I am a specialist on kinship and so I know a little about marriage, which is the topic of the first issue. Some of the pieces — like Augustin Fuentes’s — are good and worth reading (especially if you are bio-deficient cultural anthropologist). Anthony Wallace’s review of American Kinship was new to me and a very interesting (and, I reckon, forgotten) moment in the history of anthropology. The problem is that by themselves the articles lack coherence and (as in the case of McGee’s 1896 “The Beginning of Marriage”) give the impression that anthropology is caught in some Victorian nightmare of armchair evolutionism. The problem is that this is not an edited collection of essays that speak to the topic, it is a syllabus for a course that no one will ever take. The editor’s introduction by Alisse Waterston helps one see the logic of grouping these pieces together. Maybe. But average readers — all 13 of them — will probably not notice the part in the intro where Waterston says “By the way that McGee piece we included is totally wrong, but we liked the data in it so focus on that”. I don’t think it puts our discipline in a positive light. True, it’s early days and subsequent ‘issues’ might be better. But overall, I get the feeling that Open Access is public anthropology for public anthropologists: exactly what we think everyone needs (and wants) to know, portrayed in a way that no one can (or wants to) read it.

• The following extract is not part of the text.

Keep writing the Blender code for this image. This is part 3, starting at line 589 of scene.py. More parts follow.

How different Open Anthropology is from an actual open access journal like Hau. Hau prints original research which is high quality, and it leaves it open forever. What’s more, it also reprints classic material, like Open Anthropology, but it takes genuinely important pieces and leaves them open forever. In fact, for Hau the license is the point of the reprint — they are actively ungating and liberating content that was buried in paper form, or with a restrictive copyright. This is open access publishing done right.

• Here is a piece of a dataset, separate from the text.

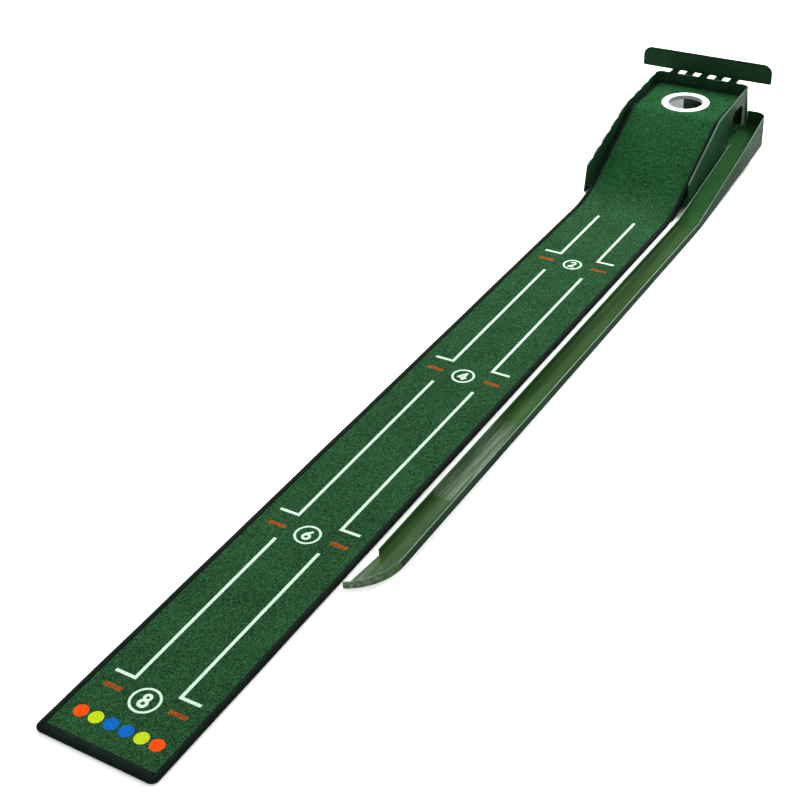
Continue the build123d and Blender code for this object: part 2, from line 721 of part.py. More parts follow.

In fact, Open Anthropology doesn’t compare well to Sage. God bless Sage for their unvarnished commercialism — you know that they are driven by profit, and they have gotten very good at being driven by it. They put together professional looking products with a lot of thought put into them, and they tease their availability by briefly letting you get a glimpse at them. The AAA, on the other hand, pretends to something other than self-interest only to produce mediocre work which must be disguised as open access.

As far as I can tell, the AAA is trying to justify its screwed up business model by trying to do new and interesting things with the money it takes from its members and libraries. “You get the journals,” they seem to be telling subscribers, “and we use the money we make to produce new and interesting scholarly products which you get for free.” Sometimes this is a good strategy — the AAA’s syllabus exchange is a great example of one such product. But in my opinion, however much money it cost to produce Open Anthropology is too much. Everyone would be well-served by lower journal prices and less of these sorts of experiments.

Rex

Alex Golub is an associate professor of anthropology at the University of Hawai‘i at Mānoa. His book Leviathans at The Gold Mine has been published by Duke University Press. You can contact him at rex@savageminds.org

5 thoughts on “Yes, The AAA's new 'open access' 'journal' is just as disappointing as everyone thought it would be

  1. Totally agree Rex. Maybe the AAA should get an applied anthropologist to assess the needs and wants for an OA journal, rather than, as you said, “public anthropology for public anthropologists: exactly what we think everyone needs (and wants) to know, portrayed in a way that no one can (or wants to) read it.” This is what we as a discipline are supposed to be good at, right? Community based solutions?

  2. “Hau prints original research which is high quality, and it leaves it open forever.”

    Those of us of a certain age may remember wire recordings, none of which seem to be playable anymore, and the 8 tracks of our younger, more disco selves. “Forever” is a long time when writing about technologies. I hope you are right, but I suspect that it would be more accurate to say that Hau will be open for as long as it exists and as long as the technology remains useable.

  3. Well I mean that Hau puts its reprints under an open license (CC irc) that makes it open forever — it doesn’t revert after six months. I doubt the site will stay open until the end of the universe, or that we will continue to use PDF when we can store articles in nanocrystals injected into our cortex. The point is a legal, not a preservational one. Except that open content can be preserved by anyone, so maybe that will help. And also… did I just say ‘preservational’?

  4. Rex: my concern is that while paper documents last for hundreds of years, documents that rely on technologies as sophisticated as BetaMax microfiche or PDF may not have the same lifespan. “Open Access” is nearly synonymous with on-line, web-based sources, which certainly will last for my professional life, perhaps for yours as well, but for 50 more years? I dunno… If open content is “preserved” by anyone, I hope it remains open.

  5. Regarding “forever”: The Library of Congress has been struggling with the challenge of preserving electronic sources. Some of my hard science friends insist that paper journals are essential for preservation and long term access, while electronic versions are equally essential for immediate, wide access. I would welcome a guest blog from someone expert in the technological challenges here. Is posterity of electronic sources equally as long as that of the floppy disk?